Condensation is associated with ‘problem areas’ in a property because the temperature of those areas/points causes the air to cool to a lower temperature than the rest of the room, thereby releasing moisture in the form of condensation which would be retained in the air as water vapour in other parts of the room. So, condensation is often noted on or around windows or where there are ‘cold bridges’, perhaps where insulation has been breached.

Thermal imagery was used confirming areas of ‘cold bridging’ to window and door reveals and the rear of the fireplace.

Figure 6: Thermal image showing cooler ‘blue’ areas around window where condensation was forming

Figure 7: Note thermal difference between the uninsulated ‘blue’ backing to the fireplace (where mould was present) and warmer yellow areas

Most wall surfaces recorded in excess of 20 degrees Celsius. The areas of cold bridging identified all recorded below the dew point level – between 13-16 degrees Celsius.

The causes
The issues present are the result of high humidity and resultant condensation. A healthy dry home requires a perfect balance between heating, insulation and ventilation.

During refurbishment, the owners included significant levels of insulation to the walls and roof space, and a modern central heating system.

However, the ventilation measures are inadequate. These include an intermittent extract fan to the bathroom and trickle vents to windows. The extract fan was recorded as moving air at 8 litres per second (regulations for bathrooms are a minimum 15 l/s).

Due to inadequate ventilation, airborne moisture produced by the occupants is not effectively purged from the building and consequently, the levels of humidity increase.

This high humidity condenses against the cooler surfaces. In this case, the increased insulation to wall surfaces highlights the cooler nature of the reveals and rear of the fireplace – areas not covered by insulation. Water vapour condenses in these areas and eventually forms as mould growth.
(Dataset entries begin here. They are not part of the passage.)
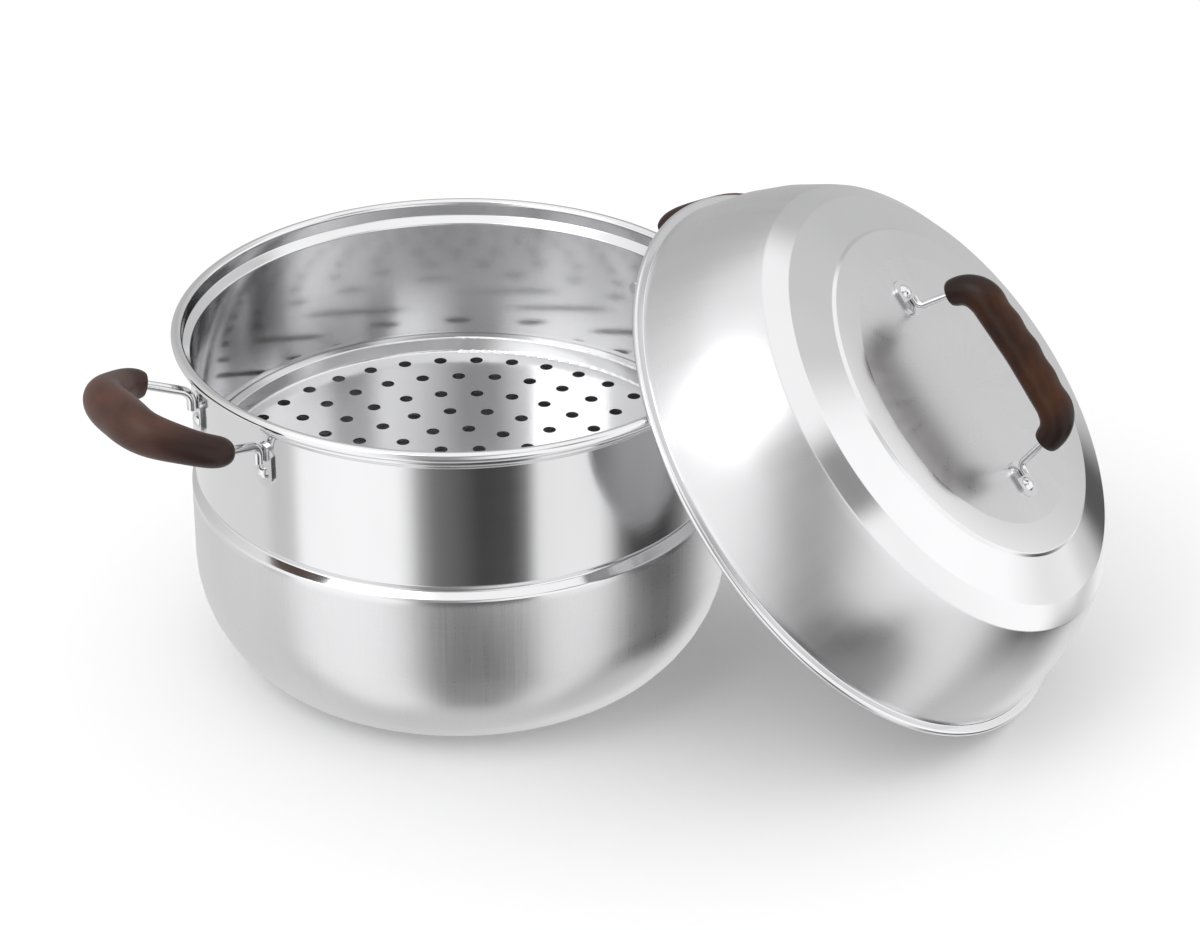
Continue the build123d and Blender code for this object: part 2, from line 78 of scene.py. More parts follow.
class PotSizes(bpy.types.PropertyGroup):
    sheet: length("Sheet", "Thickness of the steel sheet", 0.8)
    rim_radius: length("Rim radius", "Outside of the rolled rim", 148.0)
    rim_height: length("Rim height", "Middle of the roll above the base", 185.8)
    roll_radius: length("Roll radius", "Outside of the roll's section", 2.85)
    neck_depth: length("Neck depth", "From the roll down to the shelf", 5.8)
    shelf_drop: length("Shelf drop", "Fall of the shelf that carries the lid", 3.5)
    shelf_bend: length("Shelf bend", "Bend radius of the shelf", 1.2)
    wall_radius: length("Wall radius", "Outside of the upper wall", 139.0)
    belly_radius: length("Belly radius", "Outside of the lower wall", 141.0)
    belly_height: length("Belly height", "Where the lower wall starts to turn in", 60.0)
    base_radius: length("Base radius", "Flat part of the base", 95.0)
    base_turn: angle("Base turn", "Turn of the first of the base's two bends", 45)
    bead_height: length("Bead height", "Middle of the inward bead", 105.5)
    bead_width: length("Bead width", "Height that the bead takes up", 7.4)
    bead_depth: length("Bead depth", "How far the bead goes in", 2.6)
    bead_bend: length("Bead bend", "Bend radius of the bead", 1.5)
    turns: IntProperty(
        name="Facets", description="Steps round the pot and the lid", default=192, min=24)


class LidSizes(bpy.types.PropertyGroup):
    radius: length("Radius", "Outside of the rolled edge", 158.0)
    roll_radius: length("Roll radius", "Outside of the edge roll's section", 1.8)
    flange_width: length("Flange width", "Flat band inside the rolled edge", 5.2)
    flange_bend: length("Flange bend", "Bend from the flange to the wall", 1.0)
    shoulder_radius: length("Shoulder radius", "Where the wall meets the polished band", 129.0)
    shoulder_height: length("Shoulder height", "Height of that edge", 61.6)
    band_radius: length("Band radius", "Inner edge of the polished band", 118.1)
    band_height: length("Band height", "Height of that edge", 69.3)
    step_radius: length("Step radius", "Foot of the bright step", 94.6)
    step_height: length("Step height", "Height of the step's foot", 76.6)
    step_rise: length("Step rise", "Rise of the step", 1.5)
    step_width: length("Step width", "Width of the step's slope", 1.5)
    disc_radius: length("Disc radius", "Flat middle of the lid", 76.8)
    disc_height: length("Disc height", "Height of the flat middle", 78.6)
    swell: length("Swell", "How far the wall bulges from a straight line", 6.3)
    wall_bend: length("Wall bend", "Bend radius of the wall", 140.0)
    crease_bend: length("Crease bend", "Bend radius of the creases", 3.0)
    small_bend: length("Small bend", "Bend radius at the disc's edge", 1.3)
    stand_out: length("Stand out", "How far the lid's middle stands from the pot's axis", 206.43835)
    bearing: angle("Bearing", "Direction from the pot to the lid", -8.54)
    tilt: angle("Tilt", "How far the lid leans", 47.67)
    turn: angle("Turn", "Which way the lid leans", -24.09)


class SteelLook(bpy.types.PropertyGroup):
    bright: colour("Bright steel", "Polished parts", (0.80, 0.80, 0.81))
    grey: colour("Satin steel", "Brushed parts", (0.74, 0.74, 0.75))
    polish: share("Polish", "Roughness of the polished parts", 0.10)
    satin: share("Satin", "Roughness of the brushed parts", 0.27)


class GripLook(bpy.types.PropertyGroup):
    side_light: colour("Side grips, light", "Lighter tone of the side grips", (0.105, 0.043, 0.029))
    side_dark: colour("Side grips, dark", "Darker tone of the side grips", (0.020, 0.008, 0.006))
    lid_light: colour("Lid grip, light", "Lighter tone of the lid's grip", (0.062, 0.019, 0.005))
    lid_dark: colour("Lid grip, dark", "Darker tone of the lid's grip", (0.010, 0.003, 0.002))
    gloss: share("Gloss", "Roughness of the moulded grips", 0.42)
    # The painted shade on a grip's ends is at its darkest from this distance from its middle
    half_length: length("Half length", "From a grip's middle to its dark ends", 46.0)
    bearing: angle("Handle bearing", "Direction of the side handles", 31.7)
    lid_turn: angle("Lid handle turn", "Direction of the handle on the lid", -12)


class StudioSettings(bpy.types.PropertyGroup):
    camera_place: FloatVectorProperty(
        name="Camera", description="Where the camera stands",
        default=(0, -1.849294, 1.121355), subtype="TRANSLATION")
    pitch: angle("Pitch", "How far the camera looks down", 28.8905)
    yaw: angle("Yaw", "How far the camera turns to the right", 2.2816)
    lens: FloatProperty(name="Lens", description="Focal length", default=120, unit="CAMERA")
    floor_colour: colour("Floor", "White floor", (0.97, 0.97, 0.97))
    room_light: FloatProperty(
        name="Room light", description="Strength of the even room light", default=1.0)
    key_light: FloatProperty(
        name="Key light", description="Power of the large lamp", default=14, subtype="POWER")


GROUPS = {
    "steamer_pot": PotSizes,
    "steamer_lid": LidSizes,
    "steamer_steel": SteelLook,
    "steamer_grips": GripLook,
    "steamer_studio": StudioSettings,
}


# Shader maths

class Field:
    """A socket that takes part in sums as a number does."""

    def __init__(self, finish, socket):
        self.finish = finish
        self.socket = socket

    def sum(self, operation, *values):
        return self.finish.number(operation, *values)

    def __add__(self, other):
        return self.sum("ADD", self, other)

    __radd__ = __add__

    def __sub__(self, other):
        return self.sum("SUBTRACT", self, other)

    def __rsub__(self, other):
        return self.sum("SUBTRACT", other, self)

    def __mul__(self, other):
        return self.sum("MULTIPLY", self, other)

    __rmul__ = __mul__

    def __truediv__(self, other):
        return self.sum("DIVIDE", self, other)


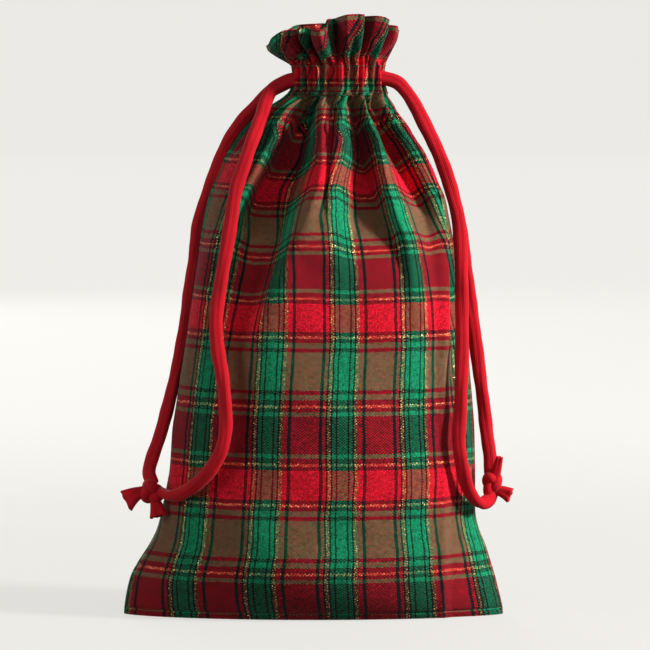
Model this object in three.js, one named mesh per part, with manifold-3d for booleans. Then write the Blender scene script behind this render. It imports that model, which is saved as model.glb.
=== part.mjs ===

Figure 8: Water marks visible

Figure 9: Black mould evident to corners of ceilings

Further moisture rises into the roof space and condenses against the cool felt and timbers. This rises through unsealed down lights and loft hatch.

Figure 10: Condensation to rafter felt

Figure 11: Mould growth evident to rafters

The remedy
To remedy the problem the humidity levels need to be reduced. This can likely be best achieved by improving internal ventilation. As a minimum, humidity activated extract fans to the kitchen and bathroom will purge moisture at the source. Other measures, such as Positive Input Ventilation (PIV), can improve air circulation throughout and help in reducing condensation.

Whilst ventilation will significantly improve the situation, it will not prevent areas of cold bridging or balance heating. However, by reducing humidity, the significance or impact of the cold spots will be greatly reduced.

Achieving even surface temperatures can be difficult without significant alterations of the surface coverings. There are other measures, that although not a complete solution, can improve thermal values. These include thermal paints or cork boards (as insulation).

Lifestyle habits in the home inevitably affect levels of moisture and humidity. To an extent, these habits can be better managed. However, this can often be difficult in busy households with newborn babies, particularly when the kitchen has no extraction system.

In summary, improvements in mechanical ventilation will be the most effective remedy.